Less than 48 hours after TWA Flight 800 exploded off Long Island, the FBI's toll-free telephone number was joined on the nation's TV screens by a more contemporary way to contact investigators: newyork@fbi.gov. In this day of mushrooming Web sites, an e-mail tip line may hardly surprise, but to the FBI, the Net is more than good PR. In the first week after the crash, about 100 messages a day poured into the New York field office's e-mailbox—some helpful, some just encouraging agents to hang in there.
E-mail tip lines, also created for the Unabomber and Oklahoma City bombing investigations, represent only half of the FBI's cyberspace face. Its Web site, the spare but information-dense http://www.fbi.gov (launched in June 1995), receives 3.6 million hits a month and made its mark this June when a 14-year-old boy surfing the Web from Guatemala pegged his neighbor as Leslie Isben Rogge of the site's Ten Most Wanted Fugitives. "We're now in the computer age," says FBI spokesman Bill Carter. "It's another means for getting the information out."
WHOLE LOTTA QUAKIN' GOIN' ON
A bad game with a great story is still a bad game," declares id Software co-owner Jay Wilbur. "A great game with no story is a great game."
That's the philosophy behind the tiny Mesquite, Texas, game-maker, whose 1993 run-'n'-gun juggernaut Doom introduced 15 million players to a new kind of motion sickness. Now, with the long-anticipated Quake, id takes its trademark ultraviolence into true 3-D and adds options for multiplayer "deathmatches" over the Net. Summarizes id designer Tim Willits: "Quake is Doom on steroids."

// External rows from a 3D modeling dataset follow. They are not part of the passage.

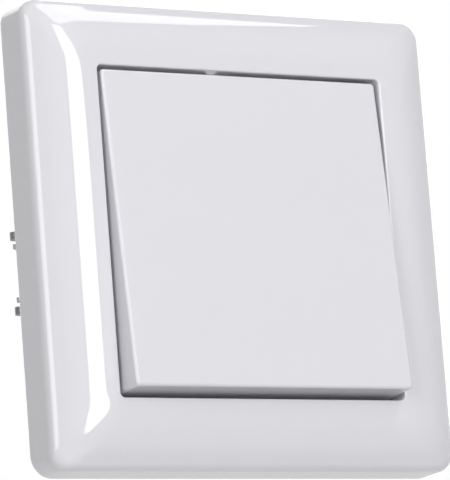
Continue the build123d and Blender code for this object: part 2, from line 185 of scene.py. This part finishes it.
metalLook = {
    "zinc": {"color": (0.62, 0.63, 0.65), "dull": (0.48, 0.49, 0.51), "rough": 0.3,
             "spread": 0.22, "draw": (60, 60, 900), "strength": 0.3},
    "claw": {"color": (0.21, 0.21, 0.22), "dull": (0.11, 0.11, 0.12), "rough": 0.42,
             "spread": 0.25, "draw": (500, 80, 900), "strength": 0.35},
    "screw": {"color": (0.64, 0.64, 0.62), "dull": (0.50, 0.50, 0.48), "rough": 0.26,
              "spread": 0.2, "draw": (400, 900, 400), "strength": 0.25},
    "rivet": {"color": (0.60, 0.60, 0.60), "dull": (0.47, 0.47, 0.47), "rough": 0.3,
              "spread": 0.2, "draw": (600, 600, 600), "strength": 0.25},
    "spring": {"color": (0.58, 0.58, 0.60), "dull": (0.42, 0.42, 0.44), "rough": 0.24,
               "spread": 0.2, "draw": (900, 200, 900), "strength": 0.25},
    "brass": {"color": (0.80, 0.60, 0.28), "dull": (0.66, 0.46, 0.20), "rough": 0.28,
              "spread": 0.2, "draw": (100, 900, 900), "strength": 0.3},
    "copper": {"color": (0.86, 0.46, 0.32), "dull": (0.70, 0.34, 0.22), "rough": 0.28,
               "spread": 0.2, "draw": (900, 900, 100), "strength": 0.3},
    "silver": {"color": (0.88, 0.87, 0.84), "dull": (0.74, 0.73, 0.70), "rough": 0.2,
               "spread": 0.15, "draw": (900, 900, 900), "strength": 0.2},
}
metalGrain = {
    "drawScale": 1.0, "drawDetail": 5.0, "drawRoughness": 0.65, "drawSpread": 0.1,
    "patchScale": 350, "patchDetail": 3.0, "share": 0.5, "depth": 0.00002,
}


def makeMetal(name):
    look, size = metalLook[name], metalGrain
    material, graph = newMaterial(name + "Metal")
    graph.shader.inputs["Metallic"].default_value = 1.0
    place = stretched(graph, *look["draw"])
    drawn = noise(graph, size["drawScale"], size["drawDetail"], size["drawRoughness"], place)
    patch = noise(graph, size["patchScale"], size["patchDetail"])
    mask = drawn * size["share"] + patch * size["share"]
    connect(graph, mixColor(graph, mask, look["color"], look["dull"]), "Base Color")
    rough = look["rough"] + (patch - noiseMiddle) * look["spread"]
    connect(graph, rough + (drawn - noiseMiddle) * size["drawSpread"], "Roughness")
    bump(graph, drawn, look["strength"], size["depth"])
    return material


coverPlastic = makePlastic("cover")
innerPlastic = makePlastic("inner")
basePlastic = makePlastic("base")
plungerPlastic = makePlastic("plunger")
pusherPlastic = makePlastic("pusher")
zincMetal = makeMetal("zinc")
clawMetal = makeMetal("claw")
screwMetal = makeMetal("screw")
rivetMetal = makeMetal("rivet")
springMetal = makeMetal("spring")
brassMetal = makeMetal("brass")
copperMetal = makeMetal("copper")
silverMetal = makeMetal("silver")
finishes = {
    "cover_plastic": coverPlastic, "inner_plastic": innerPlastic, "base_plastic": basePlastic,
    "plunger_plastic": plungerPlastic, "pusher_plastic": pusherPlastic,
    "spring_steel": springMetal, "copper": copperMetal, "brass": brassMetal,
    "contact_silver": silverMetal, "zinc_steel": zincMetal, "claw_steel": clawMetal,
    "screw_steel": screwMetal, "rivet_steel": rivetMetal,
}
for row in frame["record"]["subparts"]:
    for slot in nodes[row["node"]].material_slots:
        slot.material = finishes[row["material_slot"]]
print("materials", len(finishes))


# A Geometry Nodes tree with its named inputs and one output
def newTree(name, inputs, output):
    tree = bpy.data.node_groups.new(name, "GeometryNodeTree")
    for label, kind in inputs.items():
        tree.interface.new_socket(label, in_out="INPUT", socket_type="NodeSocket" + kind)
    tree.interface.new_socket(output, in_out="OUTPUT", socket_type="NodeSocketGeometry")
    return tree, Graph(tree)


# Every tree ends with real instances and its finish
def endTree(graph, body, finish, output):
    body = graph.add("GeometryNodeRealizeInstances", {}, {"Geometry": body})
    body = graph.add("GeometryNodeSetMaterial", {}, {"Geometry": body, "Material": finish})
    graph.add("NodeGroupOutput", {}, {output: body})


# Square mouldings: a profile goes round a square whose corners have a radius of their own
# at every point of the profile. One tree makes the cover frame and the rocker.
mouldingSteps = {"Straight Steps": 10, "Corner Steps": 14, "Bend Steps": 7}


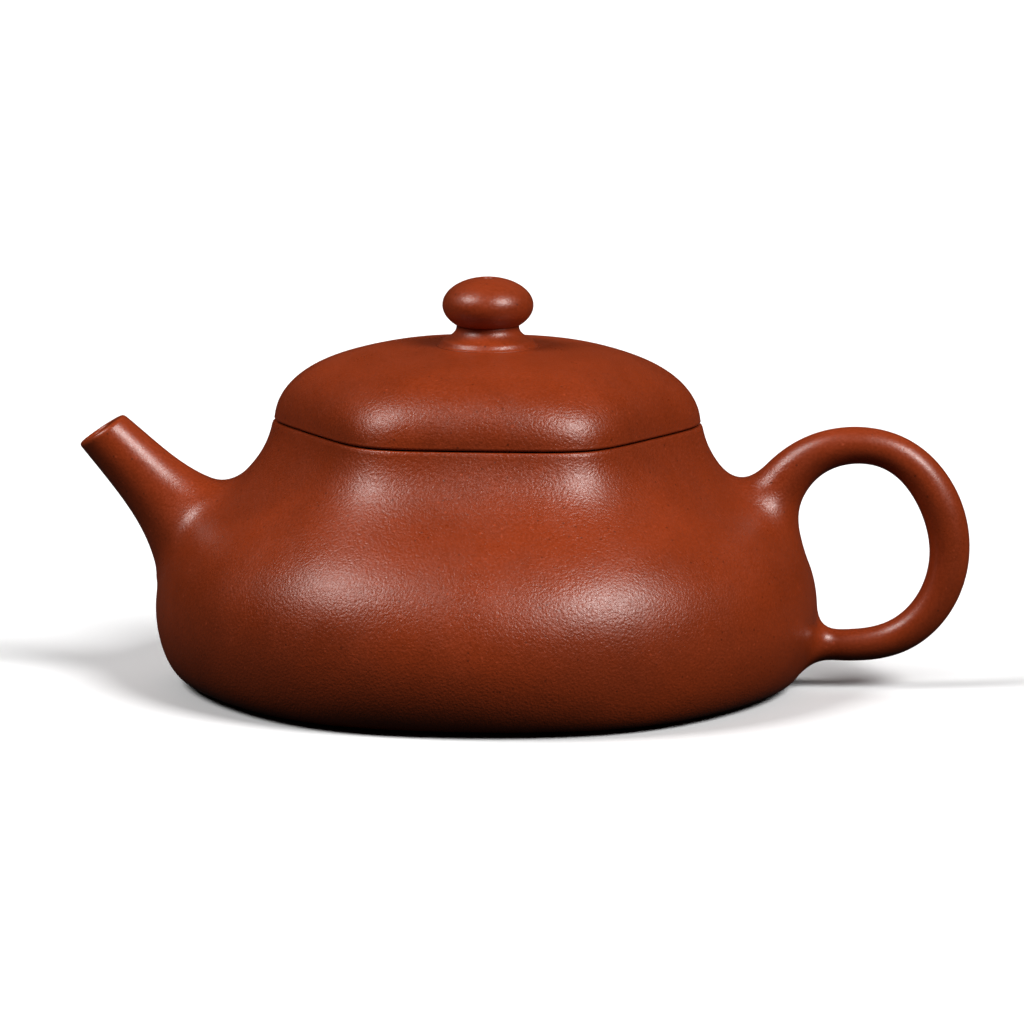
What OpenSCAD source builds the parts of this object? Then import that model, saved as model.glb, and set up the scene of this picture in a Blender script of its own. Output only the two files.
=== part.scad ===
// Clay teapot with a softly rounded hexagonal plan.
// Origin: centre of the resting plane. +Z is up, the spout points to -X, the handle is on +X.
// "Corner radius" below always means the distance from the axis to a corner of the hexagon.

/* [Body] */
// Corner radius at the belly, the widest place
belly_r = 59.4; // [57:0.1:61]
// Height of the widest place
belly_h = 13.6; // [12.5:0.1:15]
// Corner radius where the side turns into the flat bottom
base_r = 53.8; // [52:0.1:55]
// Corner radius of the body at the rim
rim_r = 38.5; // [38:0.1:39.5]
// Height of the rim
rim_h = 47.4; // [46.5:0.1:48.5]
// Thickness of the body wall
wall = 2.8; // [2.2:0.1:3.2]
// How far the belly curve runs up before it turns in
belly_pull = 19.4; // [17:0.1:21]
// How far the neck curve runs down before it turns out
neck_pull = 14.4; // [13:0.1:16]

/* [Plan] */
// Sharpness of the hexagon at the foot (4 is a circle)
base_sharp = 5.4; // [4.5:0.1:8]
// Sharpness of the hexagon at the belly
belly_sharp = 4.6; // [4.2:0.1:8]
// Sharpness of the hexagon at the rim
rim_sharp = 11; // [8:0.5:14]

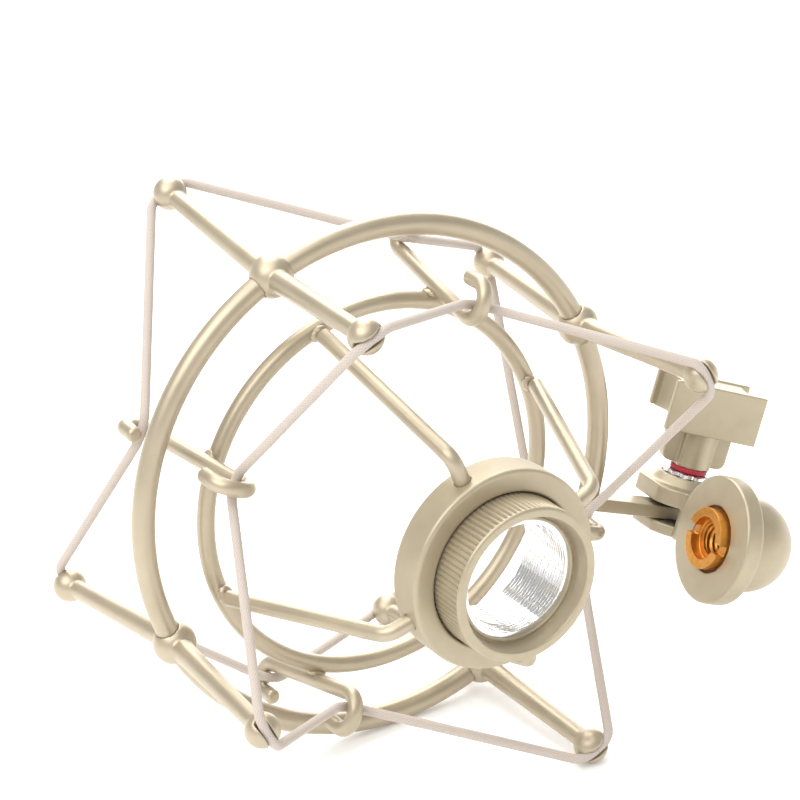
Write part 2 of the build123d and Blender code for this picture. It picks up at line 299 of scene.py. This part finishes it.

Twitchy-fingered fans have already downloaded preview "shareware" levels free from the Net (the full version will cost $45) and are getting busy axmurdering, grenading and Nine Inch Nail-gunning its mix of medieval monsters and futuristic baddies. No story, you say? "What," Willits asks, "was the story behind Pac-Man?"
>PERSONALITY-PLUS
SOME MIGHT CLASSIFY DO-IT-YOURSELF psychology tests as little more than Ph.D.-certified Cosmo quizzes, but Keith Harary has set out to change all that. "I always hated personality tests," says the research psychologist who developed the Berkeley Personality Profile used in the CD-ROM Who Do You Think You Are? (HarperCollins Interactive, $39.95), not to mention his 1994 book of the same title. "I can't stand anything that typecasts people just by asking them a few questions."
Instead, Harary came up with a battery of questions that lets users separately evaluate their relationships with friends, significant others, even coworkers—as well as solicit their opinions of the users. But talk about typecasting: Not only does the disc challenge users to guess the personality types of real people, based on 30-second video interviews with them, its big payoff is a feature that matches users' own personalities with those of 50 celebrities.
Sounds like good, albeit fluffy, fun, right? Actually, it's downright disturbing. The oddball list is booby-trapped with famous folk not exactly noted for congeniality (Richard Nixon, Margaret Thatcher), levelheadedness (Salvador Dali) or long, happy lives (Janis Joplin, Jimi Hendrix, Jack Kerouac). It's enough to send the most unflappable user scurrying to the nearest online shrink.